Prompt —
The entries below contain a line with "collection.objects.link(bpy.data.objects.new(NAME, mesh))" and a line with "points = [vertex.co". Retype exactly everything from the first down to the second, both included, and nothing else.

Records for the exercise —
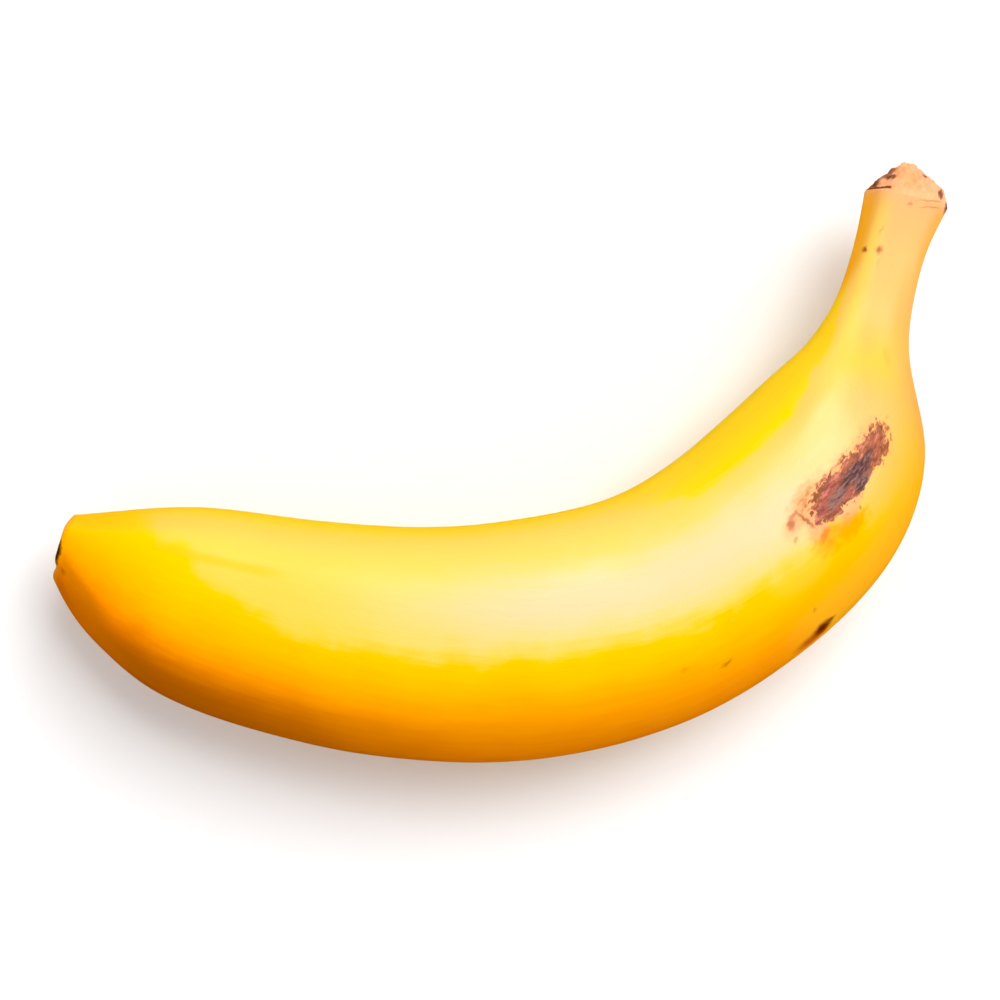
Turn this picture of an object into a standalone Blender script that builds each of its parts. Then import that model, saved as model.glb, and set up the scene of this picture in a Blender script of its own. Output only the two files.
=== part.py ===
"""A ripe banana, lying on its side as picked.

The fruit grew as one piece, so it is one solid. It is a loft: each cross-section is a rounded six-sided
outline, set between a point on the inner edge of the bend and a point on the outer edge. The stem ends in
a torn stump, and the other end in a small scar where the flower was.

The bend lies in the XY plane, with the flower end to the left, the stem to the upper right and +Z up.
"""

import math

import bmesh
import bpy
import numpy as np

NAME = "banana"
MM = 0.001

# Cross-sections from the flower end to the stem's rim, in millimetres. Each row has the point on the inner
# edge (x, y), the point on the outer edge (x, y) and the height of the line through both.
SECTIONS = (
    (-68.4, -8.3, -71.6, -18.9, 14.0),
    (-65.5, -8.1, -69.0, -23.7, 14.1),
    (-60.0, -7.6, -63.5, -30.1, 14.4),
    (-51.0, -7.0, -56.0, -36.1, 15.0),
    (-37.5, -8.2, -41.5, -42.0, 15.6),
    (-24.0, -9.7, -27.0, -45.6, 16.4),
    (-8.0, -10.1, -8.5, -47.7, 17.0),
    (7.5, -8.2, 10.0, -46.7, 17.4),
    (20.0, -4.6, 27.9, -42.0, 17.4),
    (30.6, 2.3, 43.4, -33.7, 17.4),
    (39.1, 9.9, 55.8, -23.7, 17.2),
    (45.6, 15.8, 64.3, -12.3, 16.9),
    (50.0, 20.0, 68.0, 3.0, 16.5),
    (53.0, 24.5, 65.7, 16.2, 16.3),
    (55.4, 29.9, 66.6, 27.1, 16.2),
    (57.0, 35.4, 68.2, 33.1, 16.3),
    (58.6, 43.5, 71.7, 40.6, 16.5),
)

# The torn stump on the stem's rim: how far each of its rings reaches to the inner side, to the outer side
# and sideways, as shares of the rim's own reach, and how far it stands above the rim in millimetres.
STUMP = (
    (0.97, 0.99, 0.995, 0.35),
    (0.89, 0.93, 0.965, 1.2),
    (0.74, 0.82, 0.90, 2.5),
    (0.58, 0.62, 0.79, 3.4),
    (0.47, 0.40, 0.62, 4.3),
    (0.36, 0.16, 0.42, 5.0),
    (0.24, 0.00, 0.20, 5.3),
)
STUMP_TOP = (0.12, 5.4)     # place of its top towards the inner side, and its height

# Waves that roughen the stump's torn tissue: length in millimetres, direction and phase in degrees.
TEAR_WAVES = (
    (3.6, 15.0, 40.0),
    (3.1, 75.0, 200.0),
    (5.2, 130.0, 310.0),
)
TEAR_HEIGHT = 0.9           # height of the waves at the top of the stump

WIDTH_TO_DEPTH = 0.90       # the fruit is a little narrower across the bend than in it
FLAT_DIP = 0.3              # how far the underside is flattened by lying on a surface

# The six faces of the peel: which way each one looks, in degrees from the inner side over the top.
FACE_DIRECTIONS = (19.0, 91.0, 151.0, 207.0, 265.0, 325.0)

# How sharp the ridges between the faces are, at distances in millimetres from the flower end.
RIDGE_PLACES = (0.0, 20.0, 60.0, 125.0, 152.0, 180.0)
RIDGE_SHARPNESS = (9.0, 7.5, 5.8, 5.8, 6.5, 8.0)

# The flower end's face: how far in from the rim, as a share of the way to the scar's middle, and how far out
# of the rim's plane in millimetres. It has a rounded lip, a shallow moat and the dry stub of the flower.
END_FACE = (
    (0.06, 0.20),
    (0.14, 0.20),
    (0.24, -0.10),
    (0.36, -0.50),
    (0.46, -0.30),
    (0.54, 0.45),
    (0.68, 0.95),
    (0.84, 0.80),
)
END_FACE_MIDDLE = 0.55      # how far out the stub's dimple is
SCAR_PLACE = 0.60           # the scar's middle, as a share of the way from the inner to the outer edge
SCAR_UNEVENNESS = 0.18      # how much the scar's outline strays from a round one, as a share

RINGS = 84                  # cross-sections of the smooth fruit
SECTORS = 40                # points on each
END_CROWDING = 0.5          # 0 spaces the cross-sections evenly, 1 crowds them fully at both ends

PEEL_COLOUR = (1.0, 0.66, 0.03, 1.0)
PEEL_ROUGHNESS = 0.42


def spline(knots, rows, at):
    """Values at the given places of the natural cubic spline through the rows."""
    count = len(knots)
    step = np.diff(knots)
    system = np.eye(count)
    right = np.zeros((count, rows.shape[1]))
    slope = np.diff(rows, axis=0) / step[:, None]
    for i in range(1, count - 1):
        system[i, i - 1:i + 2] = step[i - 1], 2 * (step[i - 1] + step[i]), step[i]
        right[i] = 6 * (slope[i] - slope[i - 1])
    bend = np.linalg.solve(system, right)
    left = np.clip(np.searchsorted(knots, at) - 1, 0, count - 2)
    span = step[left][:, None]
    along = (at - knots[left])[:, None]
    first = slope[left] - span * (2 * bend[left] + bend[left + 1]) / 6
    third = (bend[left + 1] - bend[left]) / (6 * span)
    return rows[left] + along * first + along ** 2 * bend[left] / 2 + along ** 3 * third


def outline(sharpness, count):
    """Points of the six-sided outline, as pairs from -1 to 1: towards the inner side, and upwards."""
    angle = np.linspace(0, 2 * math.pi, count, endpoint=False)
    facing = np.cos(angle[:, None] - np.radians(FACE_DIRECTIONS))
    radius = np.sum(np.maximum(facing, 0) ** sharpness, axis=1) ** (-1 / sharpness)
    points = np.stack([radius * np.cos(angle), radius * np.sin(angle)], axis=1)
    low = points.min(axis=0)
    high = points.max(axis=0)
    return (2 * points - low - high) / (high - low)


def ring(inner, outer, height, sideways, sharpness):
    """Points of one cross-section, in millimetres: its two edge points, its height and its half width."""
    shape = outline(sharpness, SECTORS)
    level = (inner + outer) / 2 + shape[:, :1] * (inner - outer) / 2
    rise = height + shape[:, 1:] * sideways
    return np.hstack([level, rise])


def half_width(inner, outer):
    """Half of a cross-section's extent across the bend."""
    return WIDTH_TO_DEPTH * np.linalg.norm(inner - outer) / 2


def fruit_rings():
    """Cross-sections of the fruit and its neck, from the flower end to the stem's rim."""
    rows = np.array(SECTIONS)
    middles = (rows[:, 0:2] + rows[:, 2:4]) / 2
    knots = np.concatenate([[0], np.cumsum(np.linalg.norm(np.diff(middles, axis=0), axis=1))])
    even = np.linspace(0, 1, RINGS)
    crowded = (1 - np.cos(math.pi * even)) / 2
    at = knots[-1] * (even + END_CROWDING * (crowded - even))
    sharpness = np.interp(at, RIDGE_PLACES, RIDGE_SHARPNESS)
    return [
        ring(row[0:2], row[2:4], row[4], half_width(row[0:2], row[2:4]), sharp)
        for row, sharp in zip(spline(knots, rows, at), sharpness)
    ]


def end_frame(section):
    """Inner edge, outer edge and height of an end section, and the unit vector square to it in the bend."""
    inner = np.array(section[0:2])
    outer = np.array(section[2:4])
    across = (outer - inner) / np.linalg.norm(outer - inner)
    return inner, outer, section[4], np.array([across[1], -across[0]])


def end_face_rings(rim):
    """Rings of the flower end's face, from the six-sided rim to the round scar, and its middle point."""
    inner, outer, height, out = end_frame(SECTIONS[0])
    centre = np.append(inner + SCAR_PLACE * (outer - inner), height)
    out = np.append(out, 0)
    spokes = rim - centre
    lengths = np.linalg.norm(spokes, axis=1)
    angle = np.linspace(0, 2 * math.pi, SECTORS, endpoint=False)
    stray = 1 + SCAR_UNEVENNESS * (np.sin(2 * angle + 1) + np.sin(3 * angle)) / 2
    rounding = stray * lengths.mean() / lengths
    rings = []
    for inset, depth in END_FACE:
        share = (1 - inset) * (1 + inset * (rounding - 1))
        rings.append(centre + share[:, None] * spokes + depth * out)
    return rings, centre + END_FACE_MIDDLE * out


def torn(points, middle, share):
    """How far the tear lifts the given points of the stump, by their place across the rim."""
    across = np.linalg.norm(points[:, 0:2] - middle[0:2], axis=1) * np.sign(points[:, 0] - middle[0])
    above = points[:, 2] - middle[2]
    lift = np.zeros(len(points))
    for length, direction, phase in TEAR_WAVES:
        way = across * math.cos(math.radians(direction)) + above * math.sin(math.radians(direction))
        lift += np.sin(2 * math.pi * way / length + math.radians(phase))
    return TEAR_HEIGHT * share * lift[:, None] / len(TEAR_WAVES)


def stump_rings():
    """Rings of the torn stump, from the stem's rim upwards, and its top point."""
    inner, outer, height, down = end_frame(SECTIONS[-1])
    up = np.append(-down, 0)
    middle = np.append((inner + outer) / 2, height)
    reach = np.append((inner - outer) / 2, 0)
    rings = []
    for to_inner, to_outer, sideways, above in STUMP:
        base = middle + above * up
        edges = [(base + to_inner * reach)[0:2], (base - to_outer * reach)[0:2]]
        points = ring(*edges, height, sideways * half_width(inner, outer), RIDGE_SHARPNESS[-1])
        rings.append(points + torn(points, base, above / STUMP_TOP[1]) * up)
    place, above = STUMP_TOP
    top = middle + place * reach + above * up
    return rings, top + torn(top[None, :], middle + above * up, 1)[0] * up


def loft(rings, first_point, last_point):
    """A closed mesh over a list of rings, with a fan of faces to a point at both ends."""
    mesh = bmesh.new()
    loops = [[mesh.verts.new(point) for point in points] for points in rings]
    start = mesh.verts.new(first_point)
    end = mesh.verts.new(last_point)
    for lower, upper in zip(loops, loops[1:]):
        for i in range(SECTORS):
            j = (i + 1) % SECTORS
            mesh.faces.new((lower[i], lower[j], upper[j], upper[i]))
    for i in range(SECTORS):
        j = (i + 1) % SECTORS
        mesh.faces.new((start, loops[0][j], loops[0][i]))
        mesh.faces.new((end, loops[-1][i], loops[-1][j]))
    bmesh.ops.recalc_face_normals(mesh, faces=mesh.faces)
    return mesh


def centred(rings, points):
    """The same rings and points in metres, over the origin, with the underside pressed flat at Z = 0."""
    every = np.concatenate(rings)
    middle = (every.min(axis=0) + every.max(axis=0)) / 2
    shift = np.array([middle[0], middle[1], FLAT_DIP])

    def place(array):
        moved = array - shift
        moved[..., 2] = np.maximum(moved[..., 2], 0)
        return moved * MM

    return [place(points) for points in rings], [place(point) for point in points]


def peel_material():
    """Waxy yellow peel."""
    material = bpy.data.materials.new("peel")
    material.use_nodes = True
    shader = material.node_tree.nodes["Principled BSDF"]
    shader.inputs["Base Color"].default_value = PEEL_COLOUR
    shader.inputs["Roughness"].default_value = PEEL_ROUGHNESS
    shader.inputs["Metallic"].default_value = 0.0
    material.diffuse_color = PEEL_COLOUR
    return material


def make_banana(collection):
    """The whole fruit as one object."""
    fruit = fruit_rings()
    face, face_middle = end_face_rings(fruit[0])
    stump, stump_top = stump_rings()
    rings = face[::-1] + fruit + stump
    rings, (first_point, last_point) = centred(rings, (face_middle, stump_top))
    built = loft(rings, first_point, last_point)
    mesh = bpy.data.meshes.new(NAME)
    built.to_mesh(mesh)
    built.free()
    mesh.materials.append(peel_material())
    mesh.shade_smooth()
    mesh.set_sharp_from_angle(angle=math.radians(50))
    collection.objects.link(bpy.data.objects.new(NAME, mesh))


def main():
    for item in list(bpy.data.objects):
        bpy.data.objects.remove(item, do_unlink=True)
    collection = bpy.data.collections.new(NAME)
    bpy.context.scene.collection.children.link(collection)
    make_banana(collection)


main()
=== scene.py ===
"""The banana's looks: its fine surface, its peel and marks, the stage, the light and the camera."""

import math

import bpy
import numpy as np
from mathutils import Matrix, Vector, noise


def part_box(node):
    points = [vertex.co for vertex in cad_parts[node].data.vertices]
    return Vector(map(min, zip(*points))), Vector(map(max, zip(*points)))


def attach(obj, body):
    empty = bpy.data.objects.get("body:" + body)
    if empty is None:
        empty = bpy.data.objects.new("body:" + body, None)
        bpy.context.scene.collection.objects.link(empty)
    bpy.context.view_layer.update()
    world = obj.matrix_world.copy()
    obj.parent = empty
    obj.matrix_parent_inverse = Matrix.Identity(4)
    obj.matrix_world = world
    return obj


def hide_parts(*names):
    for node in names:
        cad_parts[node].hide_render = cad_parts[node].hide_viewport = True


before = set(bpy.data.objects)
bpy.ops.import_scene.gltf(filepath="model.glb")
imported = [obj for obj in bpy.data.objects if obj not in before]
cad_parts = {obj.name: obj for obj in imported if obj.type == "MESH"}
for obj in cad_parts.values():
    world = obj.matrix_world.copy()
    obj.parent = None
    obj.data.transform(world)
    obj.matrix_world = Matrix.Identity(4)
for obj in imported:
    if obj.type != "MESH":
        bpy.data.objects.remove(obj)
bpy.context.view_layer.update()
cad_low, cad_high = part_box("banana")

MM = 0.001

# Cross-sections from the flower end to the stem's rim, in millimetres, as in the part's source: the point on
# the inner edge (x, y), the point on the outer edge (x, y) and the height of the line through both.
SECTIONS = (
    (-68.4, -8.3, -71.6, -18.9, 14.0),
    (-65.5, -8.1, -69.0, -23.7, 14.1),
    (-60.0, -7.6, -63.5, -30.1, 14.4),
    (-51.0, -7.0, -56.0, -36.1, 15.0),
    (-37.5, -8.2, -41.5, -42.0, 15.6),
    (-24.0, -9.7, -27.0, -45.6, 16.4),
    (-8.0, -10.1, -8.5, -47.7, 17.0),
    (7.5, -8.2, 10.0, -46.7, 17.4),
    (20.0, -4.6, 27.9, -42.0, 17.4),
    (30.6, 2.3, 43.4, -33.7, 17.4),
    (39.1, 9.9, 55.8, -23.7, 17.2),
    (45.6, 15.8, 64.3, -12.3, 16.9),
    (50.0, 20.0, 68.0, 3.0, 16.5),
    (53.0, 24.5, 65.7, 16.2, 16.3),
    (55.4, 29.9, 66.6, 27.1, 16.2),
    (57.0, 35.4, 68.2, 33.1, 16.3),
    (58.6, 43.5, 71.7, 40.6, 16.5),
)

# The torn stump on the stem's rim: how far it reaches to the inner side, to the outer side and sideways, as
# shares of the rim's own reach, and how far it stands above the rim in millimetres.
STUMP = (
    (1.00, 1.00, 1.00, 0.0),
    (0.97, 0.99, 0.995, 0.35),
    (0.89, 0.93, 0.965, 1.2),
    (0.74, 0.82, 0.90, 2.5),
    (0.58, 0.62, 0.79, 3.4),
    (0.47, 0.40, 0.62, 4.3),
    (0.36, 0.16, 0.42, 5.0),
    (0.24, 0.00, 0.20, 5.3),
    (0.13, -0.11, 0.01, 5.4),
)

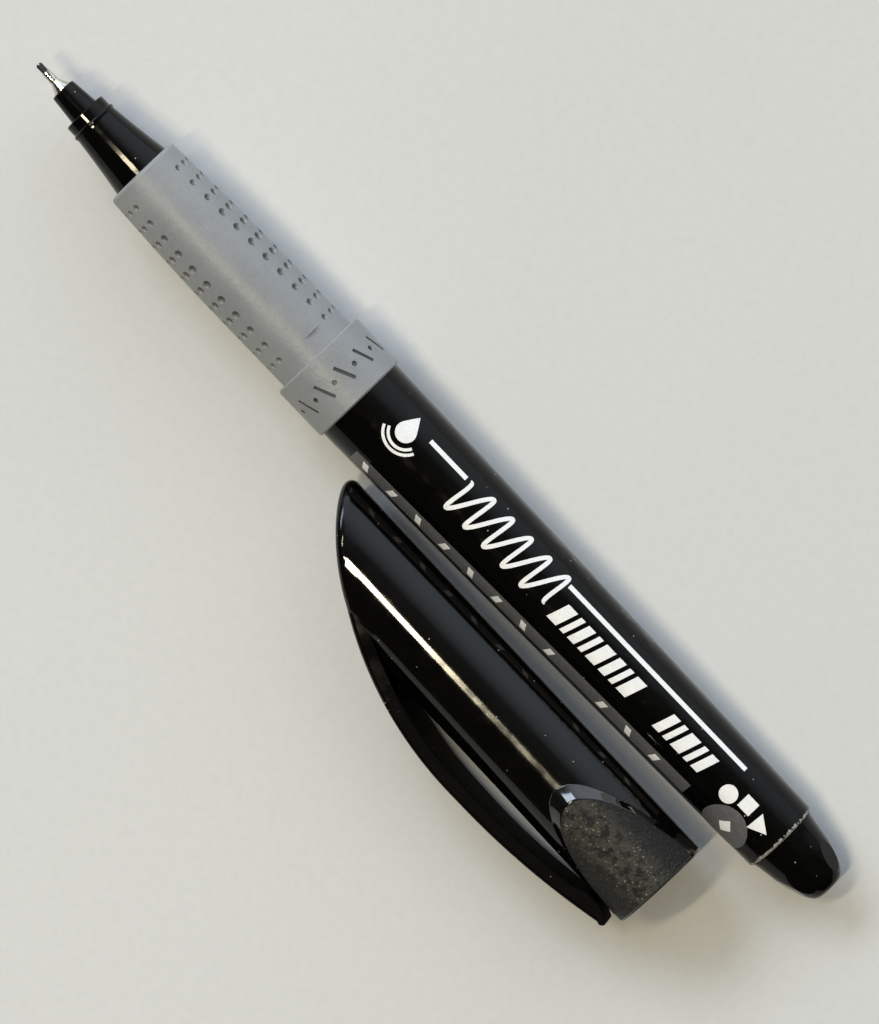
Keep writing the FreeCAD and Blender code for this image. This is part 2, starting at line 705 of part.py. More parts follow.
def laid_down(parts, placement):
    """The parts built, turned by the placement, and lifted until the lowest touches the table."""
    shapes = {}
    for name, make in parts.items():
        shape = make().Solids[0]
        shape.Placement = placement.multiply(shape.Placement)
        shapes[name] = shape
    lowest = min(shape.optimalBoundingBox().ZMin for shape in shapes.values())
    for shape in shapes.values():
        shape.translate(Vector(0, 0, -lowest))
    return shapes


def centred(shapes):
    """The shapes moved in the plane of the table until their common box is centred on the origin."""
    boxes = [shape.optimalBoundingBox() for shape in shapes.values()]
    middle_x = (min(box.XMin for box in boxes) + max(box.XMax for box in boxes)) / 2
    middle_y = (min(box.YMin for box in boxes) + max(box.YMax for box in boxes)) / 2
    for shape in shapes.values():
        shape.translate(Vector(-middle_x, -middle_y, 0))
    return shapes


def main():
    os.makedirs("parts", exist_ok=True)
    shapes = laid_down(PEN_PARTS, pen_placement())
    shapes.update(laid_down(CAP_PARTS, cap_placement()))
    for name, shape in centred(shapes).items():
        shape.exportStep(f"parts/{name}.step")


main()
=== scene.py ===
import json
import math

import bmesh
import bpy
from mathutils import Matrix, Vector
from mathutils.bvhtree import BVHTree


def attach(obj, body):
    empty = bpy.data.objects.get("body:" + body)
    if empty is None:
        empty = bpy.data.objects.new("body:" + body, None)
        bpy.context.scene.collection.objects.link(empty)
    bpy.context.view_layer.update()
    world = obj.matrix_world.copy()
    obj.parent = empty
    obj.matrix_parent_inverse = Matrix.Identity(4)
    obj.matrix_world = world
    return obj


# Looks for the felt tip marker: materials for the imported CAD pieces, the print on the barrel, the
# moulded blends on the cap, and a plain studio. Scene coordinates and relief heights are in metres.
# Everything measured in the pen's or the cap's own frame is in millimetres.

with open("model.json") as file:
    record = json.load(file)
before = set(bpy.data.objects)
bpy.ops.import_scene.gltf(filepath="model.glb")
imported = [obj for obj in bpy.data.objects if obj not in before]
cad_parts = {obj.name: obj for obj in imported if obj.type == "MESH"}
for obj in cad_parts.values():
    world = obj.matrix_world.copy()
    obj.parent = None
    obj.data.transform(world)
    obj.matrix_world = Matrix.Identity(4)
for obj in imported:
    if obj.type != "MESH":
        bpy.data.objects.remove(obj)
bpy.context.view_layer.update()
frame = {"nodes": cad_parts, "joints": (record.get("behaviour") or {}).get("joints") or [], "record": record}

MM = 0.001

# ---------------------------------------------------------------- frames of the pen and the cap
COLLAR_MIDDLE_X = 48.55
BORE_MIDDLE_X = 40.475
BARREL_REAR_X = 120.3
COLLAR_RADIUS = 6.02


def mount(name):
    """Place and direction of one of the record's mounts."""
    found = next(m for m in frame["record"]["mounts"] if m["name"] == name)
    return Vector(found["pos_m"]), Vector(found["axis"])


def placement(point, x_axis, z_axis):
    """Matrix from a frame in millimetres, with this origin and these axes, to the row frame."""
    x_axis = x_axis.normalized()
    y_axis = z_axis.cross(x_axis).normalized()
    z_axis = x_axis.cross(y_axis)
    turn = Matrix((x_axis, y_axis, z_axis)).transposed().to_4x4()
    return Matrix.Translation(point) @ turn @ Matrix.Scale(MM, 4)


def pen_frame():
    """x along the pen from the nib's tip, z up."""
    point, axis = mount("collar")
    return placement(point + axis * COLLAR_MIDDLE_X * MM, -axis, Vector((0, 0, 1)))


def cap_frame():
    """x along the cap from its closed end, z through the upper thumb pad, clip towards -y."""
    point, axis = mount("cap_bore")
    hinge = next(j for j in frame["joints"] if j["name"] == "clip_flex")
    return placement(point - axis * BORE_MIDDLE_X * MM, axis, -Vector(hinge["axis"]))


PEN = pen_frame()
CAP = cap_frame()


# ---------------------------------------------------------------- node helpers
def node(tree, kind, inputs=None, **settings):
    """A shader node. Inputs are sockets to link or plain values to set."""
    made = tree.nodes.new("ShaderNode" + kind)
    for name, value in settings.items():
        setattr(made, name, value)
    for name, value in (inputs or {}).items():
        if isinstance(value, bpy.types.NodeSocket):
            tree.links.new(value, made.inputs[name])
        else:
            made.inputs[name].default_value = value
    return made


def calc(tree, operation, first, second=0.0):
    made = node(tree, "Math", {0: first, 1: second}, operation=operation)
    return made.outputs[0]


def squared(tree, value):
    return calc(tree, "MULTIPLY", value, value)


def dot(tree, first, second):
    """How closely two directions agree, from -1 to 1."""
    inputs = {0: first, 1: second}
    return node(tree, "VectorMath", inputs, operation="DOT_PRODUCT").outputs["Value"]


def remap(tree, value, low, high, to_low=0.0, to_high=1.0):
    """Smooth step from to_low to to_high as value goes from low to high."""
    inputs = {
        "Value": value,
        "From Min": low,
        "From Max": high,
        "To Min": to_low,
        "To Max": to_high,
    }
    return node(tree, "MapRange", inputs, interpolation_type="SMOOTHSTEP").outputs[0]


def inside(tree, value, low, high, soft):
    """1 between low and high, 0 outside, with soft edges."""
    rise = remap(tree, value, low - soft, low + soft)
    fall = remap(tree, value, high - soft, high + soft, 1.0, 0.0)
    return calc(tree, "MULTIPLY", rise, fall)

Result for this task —
    collection.objects.link(bpy.data.objects.new(NAME, mesh))


def main():
    for item in list(bpy.data.objects):
        bpy.data.objects.remove(item, do_unlink=True)
    collection = bpy.data.collections.new(NAME)
    bpy.context.scene.collection.children.link(collection)
    make_banana(collection)


main()
=== scene.py ===
"""The banana's looks: its fine surface, its peel and marks, the stage, the light and the camera."""

import math

import bpy
import numpy as np
from mathutils import Matrix, Vector, noise


def part_box(node):
    points = [vertex.co for vertex in cad_parts[node].data.vertices]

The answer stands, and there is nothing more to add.